• [AIM OF THE EXERCISE]
In the records below, find the line containing "Turn this picture"; give it again exactly, along with every line that follows, and nothing else.

(Stored data)

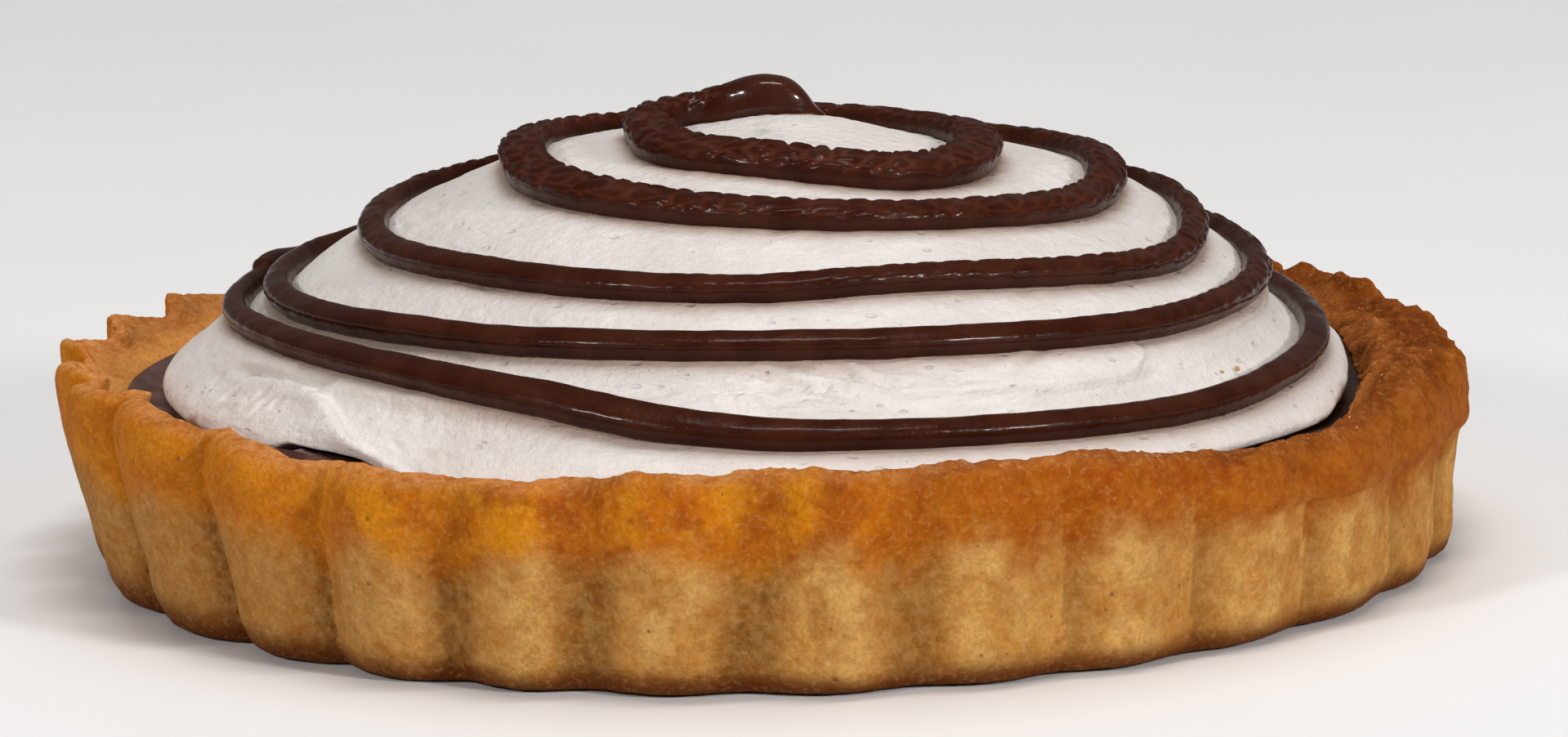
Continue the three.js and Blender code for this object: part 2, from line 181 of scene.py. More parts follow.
# ---- node trees
def operator(operation, turned=False):
    """What a Python operator does: it adds a Math node. Turned puts the other value first."""

    def added(self, other):
        return self.graph.calc(operation, *((other, self) if turned else (self, other)))

    return added


class Value:
    """What a socket puts out. A sum or a product with it adds the node that works it out."""

    def __init__(self, graph, socket):
        self.graph, self.socket = graph, socket

    __add__, __sub__, __mul__ = operator("ADD"), operator("SUBTRACT"), operator("MULTIPLY")
    __truediv__, __pow__ = operator("DIVIDE"), operator("POWER")
    __rsub__, __rtruediv__ = operator("SUBTRACT", True), operator("DIVIDE", True)


def linear(red, green, blue):
    """A colour as seen on a screen, 0 to 255, as the linear colour a shader needs."""
    return tuple((channel / 255) ** 2.2 for channel in (red, green, blue)) + (1.0,)


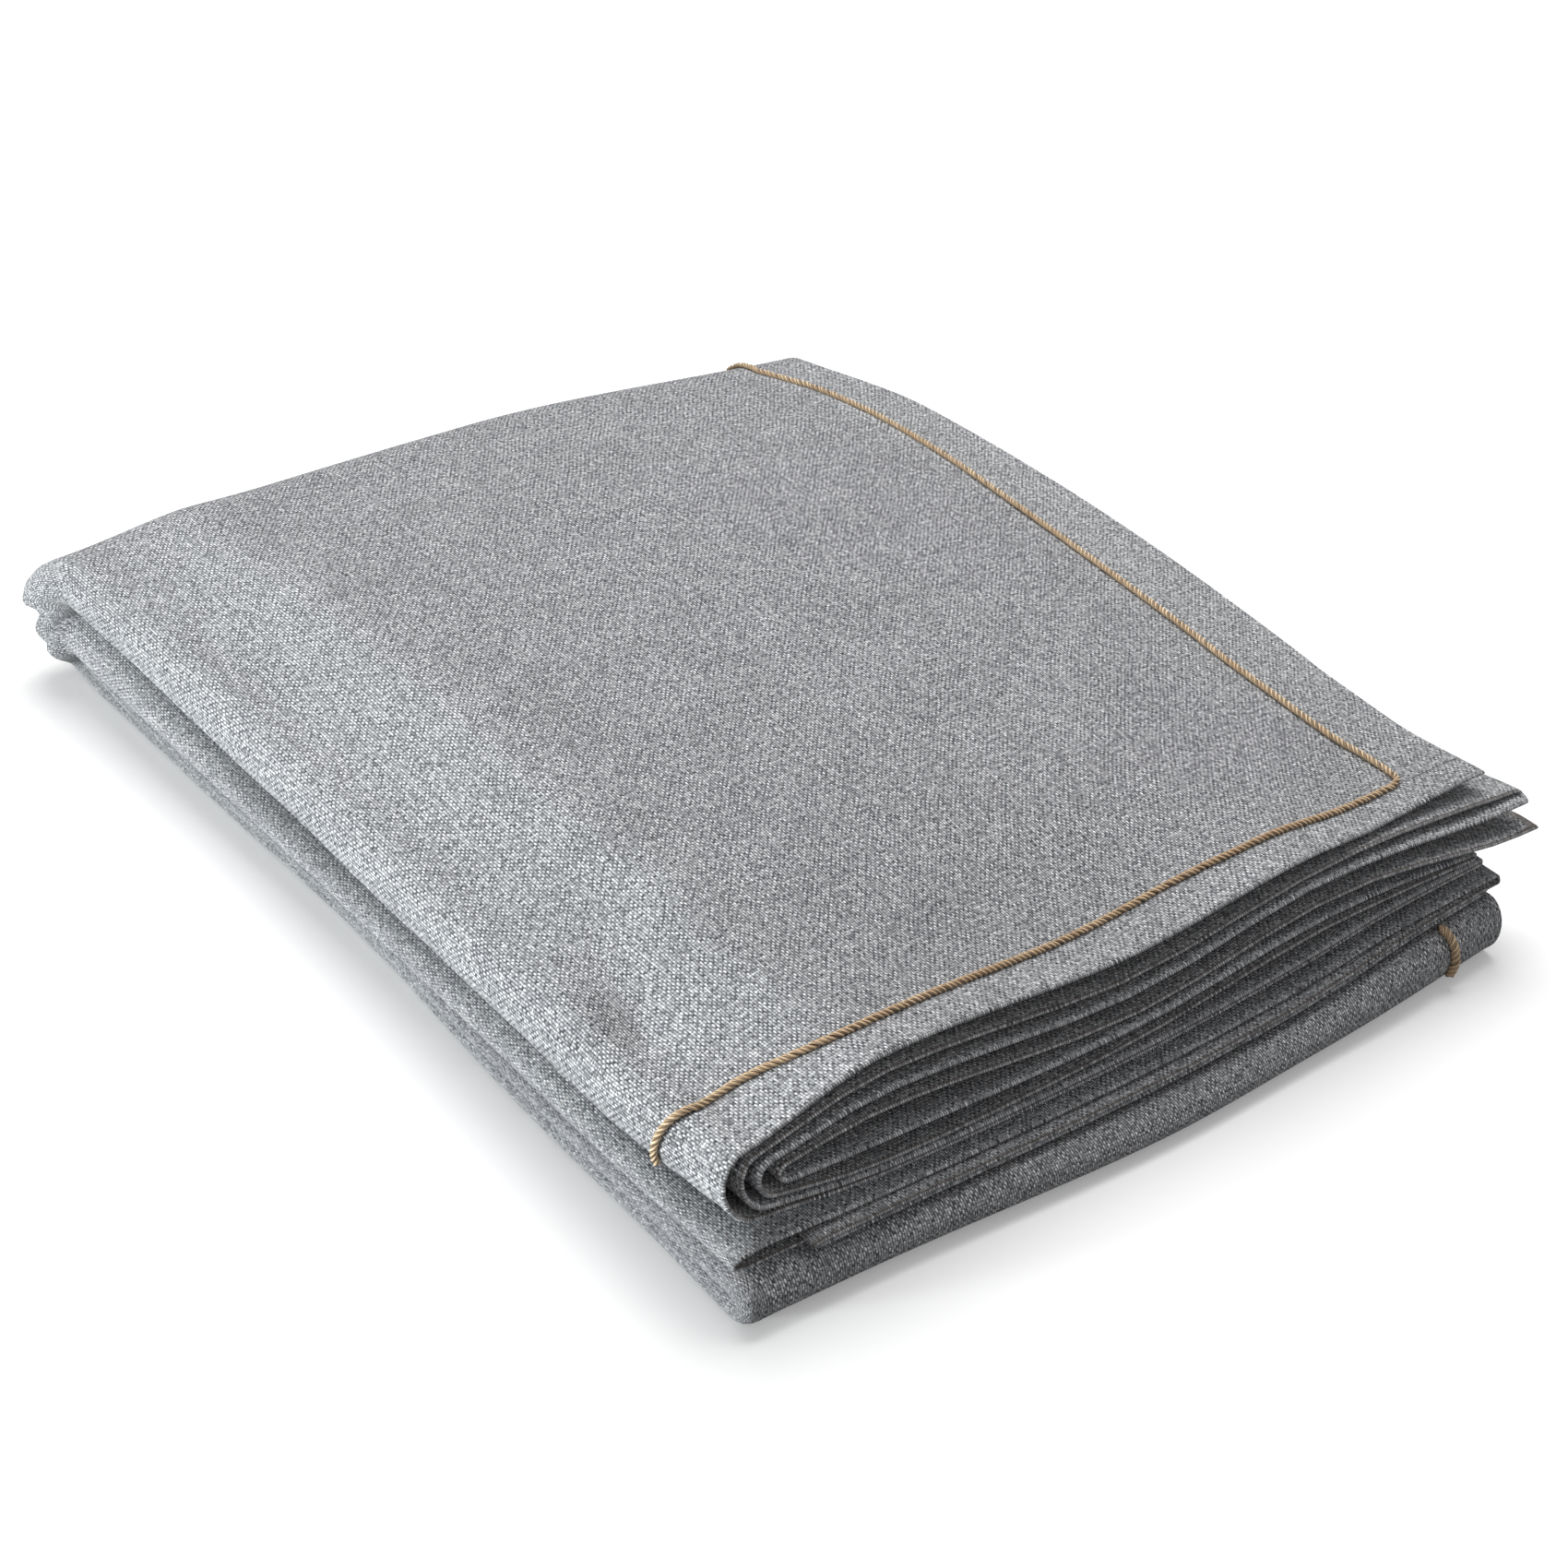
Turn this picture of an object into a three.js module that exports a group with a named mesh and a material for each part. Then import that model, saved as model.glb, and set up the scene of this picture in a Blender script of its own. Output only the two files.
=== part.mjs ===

• [REPLY]
Turn this picture of an object into a three.js module that exports a group with a named mesh and a material for each part. Then import that model, saved as model.glb, and set up the scene of this picture in a Blender script of its own. Output only the two files.
=== part.mjs ===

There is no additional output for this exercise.